Los SS utilizaban la cantera como lugar de entretenimiento en el que martirizar y asesinar a los prisioneros de las formas más imaginativas. El deportado gaditano Eduardo Escot vivió en varias ocasiones el método utilizado con mayor frecuencia por parte de los soldados alemanes: «Hubo muchas liquidaciones en la cantera. Sobre todo cuando subíamos o bajábamos la escalera. Los SS se ponían a un lado y a otro de ella y cuando veían que un brazo, una pierna o una cabeza sobresalía de la formación, le golpeaban con el fusil y lo mataban; o lo agarraban y lo tiraban por el tajo». Esta práctica, repetida en infinidad de ocasiones y consistente en arrojar a los prisioneros desde el punto más alto de la cantera, recibía por parte de los SS el irónico nombre de «salto del paracaidista».

La «comida»

Los prisioneros solo descansaban una hora al mediodía para tomar un ridículo almuerzo consistente en una sopa aguada de nabos con alguna patata o zanahoria. Por la noche recibían un trocito de salchichón o un pedacito de margarina y un pan cuadrado que tenían que repartirse entre varios. En ocasiones la zanahoria era sustituida por otra hortaliza, la margarina por un trozo de queso fresco y el salchichón por un tipo de embutido de sabor difícilmente identificable. Ahí terminaba la variedad gastronómica de Mauthausen.

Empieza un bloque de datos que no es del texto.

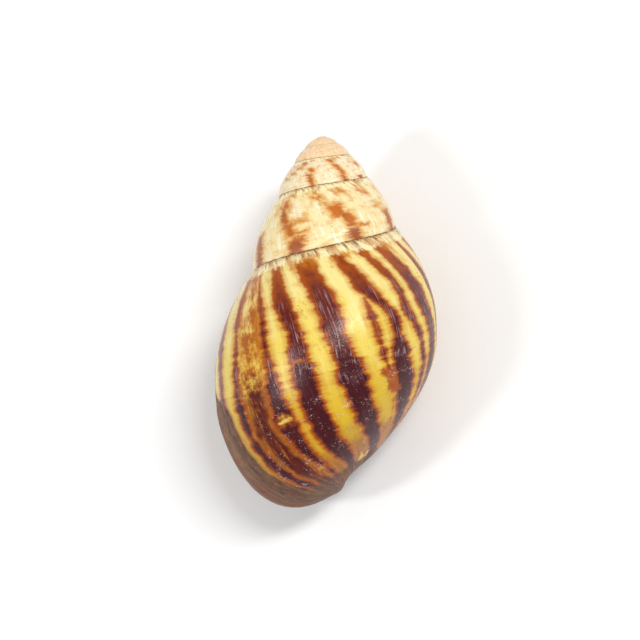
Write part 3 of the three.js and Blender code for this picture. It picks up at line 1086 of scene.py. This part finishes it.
class SHELL_OT_stage(bpy.types.Operator):
    """Set the table, the light and the camera"""

    bl_idname = "snail.set_stage"
    bl_label = "Set stage"

    def execute(self, context):
        scene = context.scene
        stage = scene.snail_stage
        self.table(stage)
        self.lights(scene, stage)
        self.camera(scene, stage, resting(scene.snail_shell))
        scene.view_settings.view_transform = "Standard"
        scene.view_settings.look = "None"
        return {"FINISHED"}

    def table(self, stage):
        mesh = bpy.data.meshes.new("Table")
        half = TABLE_HALF_WIDTH
        corners = [(-half, -half, 0), (half, -half, 0), (half, half, 0), (-half, half, 0)]
        mesh.from_pydata(corners, [], [(0, 1, 2, 3)])
        material = bpy.data.materials.new("Table")
        material.use_nodes = True
        surface = material.node_tree.nodes["Principled BSDF"]
        surface.inputs["Base Color"].default_value = stage.table_colour
        surface.inputs["Roughness"].default_value = TABLE_ROUGHNESS
        mesh.materials.append(material)
        table = bpy.data.objects.new("Table", mesh)
        bpy.context.scene.collection.objects.link(table)

    def lights(self, scene, stage):
        area_light("Key", KEY_PLACE, KEY_SIZE, stage.key_strength)
        area_light("Fill", FILL_PLACE, FILL_SIZE, stage.fill_strength)
        world = bpy.data.worlds.new("White surroundings")
        world.use_nodes = True
        background = world.node_tree.nodes["Background"]
        background.inputs["Color"].default_value = WHITE
        background.inputs["Strength"].default_value = stage.sky_strength
        scene.world = world

    def camera(self, scene, stage, rest):
        data = bpy.data.cameras.new("Camera")
        data.sensor_fit = "HORIZONTAL"
        data.angle = stage.view_angle
        data.clip_start = NEAREST_SEEN
        camera = bpy.data.objects.new("Camera", data)
        place = Vector((stage.camera_x_mm, stage.camera_y_mm, stage.camera_distance_mm)) * MM
        turned = Matrix.Rotation(-stage.camera_turn, 4, "Z")
        camera.matrix_world = rest @ Matrix.Translation(place) @ turned
        scene.collection.objects.link(camera)
        scene.camera = camera


class SHELL_PT_panel(bpy.types.Panel):
    """The settings and steps of the snail shell"""

    bl_idname = "SHELL_PT_panel"
    bl_label = "Land snail shell"
    bl_space_type = "VIEW_3D"
    bl_region_type = "UI"
    bl_category = "Shell"

    def draw(self, context):
        scene = context.scene
        for settings in (scene.snail_shell, scene.snail_colours, scene.snail_stage):
            column = self.layout.column(align=True)
            for name in settings.__annotations__:
                column.prop(settings, name)
        for operator in (SHELL_OT_grow, SHELL_OT_stage):
            self.layout.operator(operator.bl_idname)


CLASSES = (
    ShellSettings,
    ShellColours,
    StageSettings,
    SHELL_OT_grow,
    SHELL_OT_stage,
    SHELL_PT_panel,
)


def register():
    for one in CLASSES:
        bpy.utils.register_class(one)
    bpy.types.Scene.snail_shell = bpy.props.PointerProperty(type=ShellSettings)
    bpy.types.Scene.snail_colours = bpy.props.PointerProperty(type=ShellColours)
    bpy.types.Scene.snail_stage = bpy.props.PointerProperty(type=StageSettings)


def unregister():
    del bpy.types.Scene.snail_stage
    del bpy.types.Scene.snail_colours
    del bpy.types.Scene.snail_shell
    for one in reversed(CLASSES):
        bpy.utils.unregister_class(one)


def main():
    register()
    bpy.ops.snail.grow_shell()
    bpy.ops.snail.set_stage()


if __name__ == "__main__":
    main()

Este menú no era fruto de una decisión apresurada tomada por el comandante de turno. Fue Berlín quien estableció una dieta de 2.300 calorías diarias por preso, frente a las 3.500 o 4.000 necesarias para hacer frente al extenuante trabajo al que eran sometidos. La realidad fue aún peor y en Mauthausen la comida no aportaba ni siquiera 1.500 calorías por jornada y, además, se reducía a la mitad en el caso de los enfermos y de quienes se encontraban pasando el periodo de cuarentena. Esa combinación de explotación laboral y falta de alimentación fue la mayor causa de mortalidad entre los españoles. La esperanza de vida media de los prisioneros de Mauthausen era de solo seis meses entre 1940 y el otoño de 1943; esa cifra subió ligeramente, hasta los nueve meses en el periodo comprendido entre el invierno de 1943 y el otoño de 1944; y volvió a bajar hasta los cinco meses de media en 1945.

La noche

Tras regresar del trabajo a las 18:00 o las 19:00, formar nuevamente en la appelplatz y devorar la pírrica cena, los prisioneros debían entrar en la barraca entre las 20:00 y las 21:00, momento en que se apagaban las luces. Comenzaba entonces el último suplicio del día que enlazaba con el siguiente amanecer. Los deportados dormían en estrechas literas de tres pisos que se amontonaban, unas junto a otras, y que eran compartidas por tres y hasta cuatro reclusos.

Al hacinamiento, había que unir otros factores que imposibilitaban el descanso de los agotados deportados: las ventanas de las barracas permanecían abiertas durante todo el año, por lo que el frío resultaba insoportable durante los meses más duros del invierno; las plagas de piojos y pulgas les devoraban literalmente mientras permanecían en la cama; los kapos y los SS, frecuentemente, irrumpían en los barracones y obligaban a los prisioneros a salir al exterior para realizar ejercicio físico o someterles a cualquier otro tipo de tortura.

Sin apenas haber podido descansar, la campana sonaba anunciando el comienzo de un nuevo día en Mauthausen.